From a regulatory standpoint, we know what it means to stand along the street and hail a cab. And we know that ordering a service in advance on a website is a reservation. But what about the client who stands in a hotel lobby and orders up a black vehicle via a mobile app? How much lead time qualifies as a “reservation” versus a “hail” in the age of instant mobile technology? And who will decide?

Those are among the more complex questions coming to a head here in California, where the California Public Utilities Commission (CPUC), which regulates the limousine industry and all charter party carriers statewide, has been holding comprehensive and inclusive workshops with all interested parties to determine how to best regulate app-based, on-demand transportation services, such as Uber, Sidecar and Lyft. The latest word is the CPUC proposes creating a new category of transportation, somewhere between a limo and a cab. That may work, but only if regulators reconcile two fundamental principles that speak to the heart of American business: Fair competition and innovation.

Fair competition
As of this writing, the competitive situation between on-demand, app-based services and the state-regulated chauffeured transportation industry is unbalanced. I have received complaints from local limousine operators who are being undercut by app-based car services doing business at Los Angeles International Airport without following many of the requirements for charter-party carriers in California and at LAX: Trip waybills, workers’ comp insurance, car insurance, fees, vehicle lists/inspections, drivers’ list, drug and alcohol testing, current state licenses, insurance verifications and airport transponders — all of which are required for legal chauffeured vehicles.

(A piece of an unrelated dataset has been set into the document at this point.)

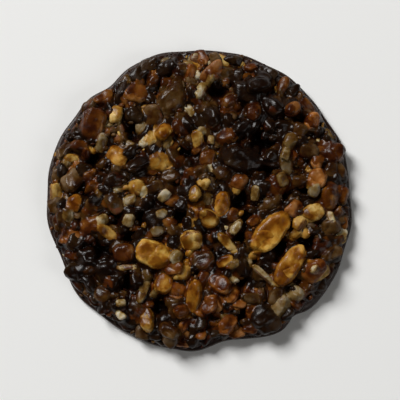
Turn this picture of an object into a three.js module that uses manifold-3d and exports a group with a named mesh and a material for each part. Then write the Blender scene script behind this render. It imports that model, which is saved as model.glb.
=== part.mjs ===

The CPUC signed a temporary Order Instituting Rulemaking (OIR) with Uber that requires it to follow existing rules for its TCP (state licensed) vehicles until the workshop yields permanent regulations. But that agreement and temporary ones for the other app-based car services also allow non-TCP (commercial) vehicles to continue doing business as long as they follow the same rules as other non-TCP holders, such as taxicabs, which in California are regulated at the city level.

Needless to say, there is chaos, conflict and confusion. The app-based services are a new business model of ground transportation, one here to stay. While policy makers and regulators sort out the definitions, details and rules, the framework of fair competition must be established.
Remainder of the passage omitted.